There are a few factors that can explain these results. Toddlers, just like adults, can become easily distracted by the many options on an e-book or tablet. There are myriad buttons, sounds and automated additions. These, unfortunately, end up replacing the interaction between parents and toddlers. Instead of explaining the pictures on a page or diving deeper into the plot, parents let the electronic tablet take over.
It’s also important to note the small size of this research study. It offers interesting results. However, there’s much left to learn.
To Tablet Or Not To Tablet
Still, there’s no reason to throw out your tablets just yet. Tablet manufacturers are innovating to help enhance children’s learning and encourage human connection. There are some tablets made specifically for better interaction and development. For example, Microsoft incorporates digital inking into its Surface models. This may seem like a minor addition, but it can have a big impact. It helps young children progress from analog to digital tools more seamlessly. Children can draw or write in a more natural way on the tablets before moving on to typing.
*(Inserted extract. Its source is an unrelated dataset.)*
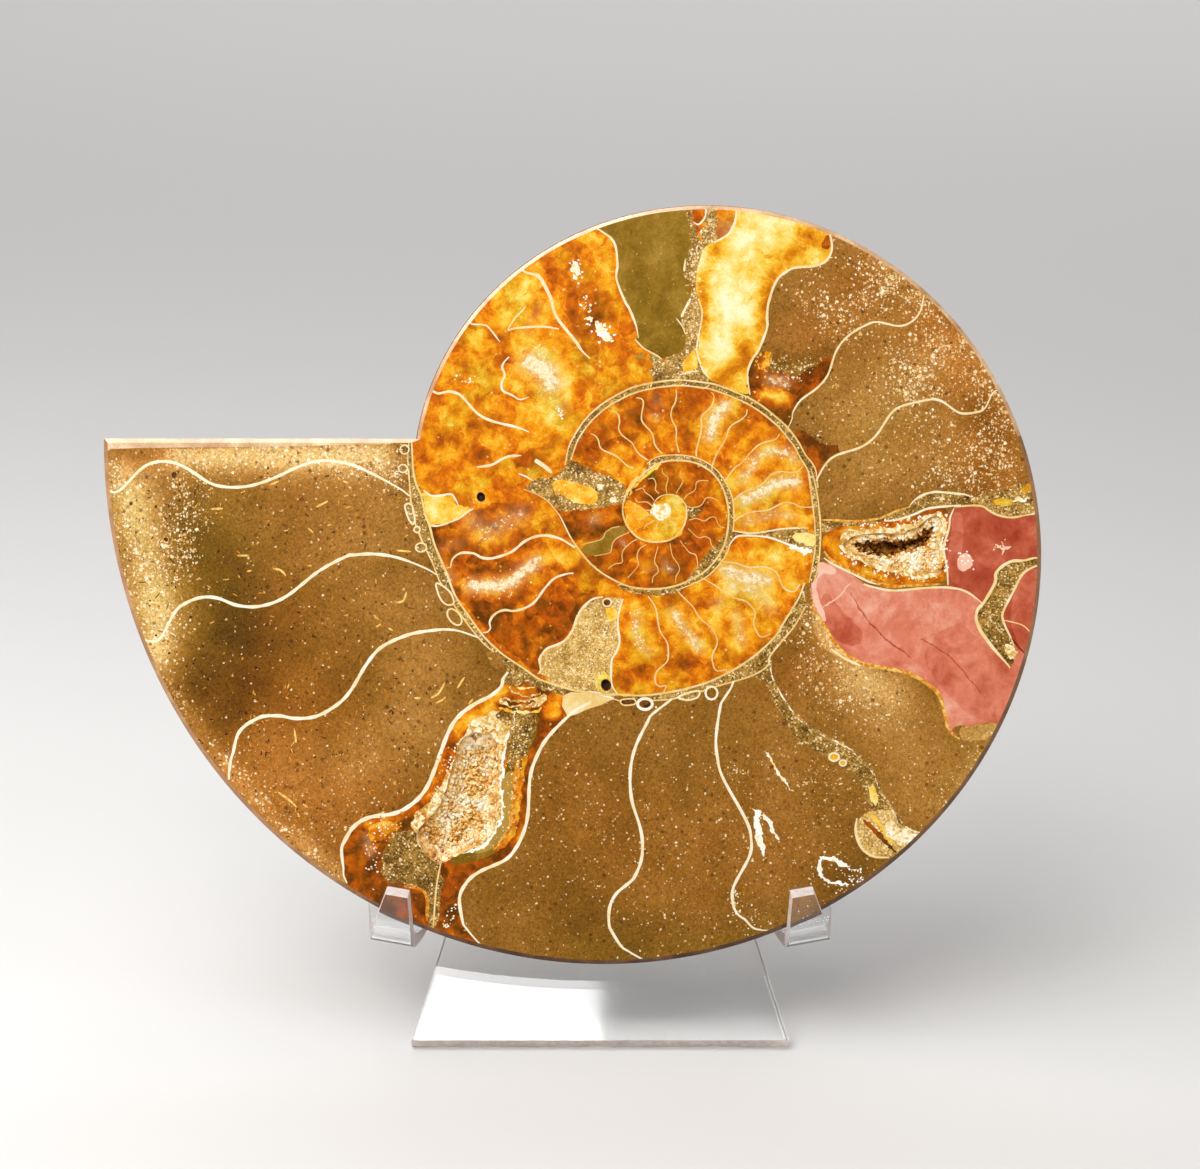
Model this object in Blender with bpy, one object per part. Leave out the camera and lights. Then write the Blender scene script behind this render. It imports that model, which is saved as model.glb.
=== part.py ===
"""One sawn and polished half of an ammonite, resting in a clear easel bent from one acrylic sheet.

Sizes are in millimetres and become metres where a mesh is made. The fossil is drawn in the frame of its
polished face: u runs right and v up along the face, w runs back into the stone, and the middle of the
coil is at zero. The easel is drawn as a flat sheet that is then bent along its path, seen from the side.
"""

from math import asin, cos, degrees, exp, hypot, pi, radians, sin

import bmesh
import bpy
from mathutils import Vector

MM = 0.001

# The coil: a growth spiral that shrinks by the same share each turn, with a slight egg shape.
MOUTH_RADIUS = 113.0
MOUTH_ANGLE = 172.8
GROWTH_RATE = 0.1288
TURN_GROWTH = exp(GROWTH_RATE * 2 * pi)
EGG_TERMS = (-0.0114, 0.0026, 0.0059, 0.0032)

# The sawn mouth of the body chamber runs straight from its corner to the notch against the coil.
MOUTH_LEVEL = 13.9
COLUMN_STEP = 4.0
COLUMNS_PER_TURN = 90
SKEWED_COLUMNS = 6
BACK_TURNS = 2
CROSSING_STEPS = 20

# The whorl's flank on the rounded back, as shares of the whorl's radius. The powers set its roundness:
# from the shoulder out to the rim it falls like a lens, and from the seam to the shoulder it rises steeply.
FLANK_DEPTH = 0.19
SEAM_SHARE = 0.2
SHOULDER_SHARE = 0.38
LENS_POWERS = (1.6, 0.8)
SHOULDER_POWER = 0.6
RIM_EDGE_SHARE = 0.6
SMOOTH_ANGLE = radians(35.0)
UMBILICAL_SHARES = (0.2, 0.212, 0.235, 0.27, 0.34)
FLANK_SHARES = (0.54, 0.63, 0.71, 0.79, 0.86, 0.915, 0.955, 0.985)
CENTRE_DEPTH = 3.4

# The polished face ends in a small bevel all round.
BEVEL_WIDTH = 1.3
BEVEL_DEPTH = 0.6

# How the pair stands.
FACE_LEAN = radians(15.0)
COIL_BEHIND_FOOT = 30.4
COIL_HEIGHT = 102.8

# Open hollows between the chambers, drawn on the face.
UPPER_HOLLOW = (
    (36.4, -7.4), (38.5, -5.6), (43.0, -5.0), (48.0, -4.7), (51.5, -3.6), (53.6, -1.9), (55.6, -1.5),
    (56.2, -3.6), (55.6, -6.2), (55.9, -9.0), (56.4, -12.4), (53.5, -13.2), (49.5, -13.0), (45.0, -11.9),
    (41.0, -10.3), (38.2, -9.0),
)
LOWER_HOLLOW = (
    (-36.5, -44.6), (-33.2, -46.0), (-32.2, -50.0), (-32.4, -56.0), (-32.8, -61.0), (-33.6, -65.4),
    (-37.0, -67.6), (-41.0, -69.8), (-44.3, -71.2), (-47.0, -69.6), (-49.2, -66.0), (-47.4, -62.8),
    (-45.0, -60.2), (-43.4, -57.0), (-42.6, -54.0), (-41.4, -50.4), (-40.4, -47.2), (-38.6, -45.3),
)
HOLLOWS = (("upper_hollow", UPPER_HOLLOW, 8.0), ("lower_hollow", LOWER_HOLLOW, 5.0))
PITS = ((-36.0, 2.2, 0.9), (-11.0, -35.4, 1.1))
PIT_DEPTH = 2.2
PIT_CORNERS = 8
# A hollow's or a pit's rings, as (share of its depth, share of its outline). Cutters start above the face.
HOLLOW_RINGS = ((0.0, 1.0), (0.45, 0.97), (0.8, 0.86), (1.0, 0.66))
PIT_RINGS = ((0.6, 0.85), (1.0, 0.4))
ABOVE_FACE = -1.0
LEAST_KEPT = 0.2

# The crust of crystals in a hollow: its gap to the stone, its floor, and points of uneven length.
CRUST_GAP = 0.35
CRUST_THICKNESS = 1.3
CRUST_SIDE_GAP = 1.6 * CRUST_GAP
CRUST_FLOOR_RISE = 0.15
CRUST_DRAW_IN = 0.97
CRYSTAL_LENGTH = 1.5
SHORTEST_CRYSTAL = 0.55
CRYSTAL_RHYTHM = 2.4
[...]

According to an IDC study, 90% of teachers believe digital inking improves the quality of their curriculum. Other research shows that inking on devices has led to as much as a 38% improvement in performance from students.
Just Keep Reading
What may be more important than how your family reads is simply that you read at all. Scholastic’s Biennial Survey revealed a concerning readership drop-off among elementary-aged children. According to the survey, the percentage of frequent readers (kids who read books for fun 5 to 7 days a week) drops from 57% among 8-year-olds to 35% among 9-year-olds. There is also a sizable drop between 8- and 9-year-olds who say they love reading (from 40% to 28%).
As a family, you can improve your kids’ reading by sharing your own love of books. According to the Scholastic Biennial Survey, 82% of frequent readers say a lot or nearly everyone they know enjoys reading. In contrast, only 34% of infrequent readers can say the same.
Whether it’s an e-reader, a tablet or a print book, what’s really important is to keep reading together.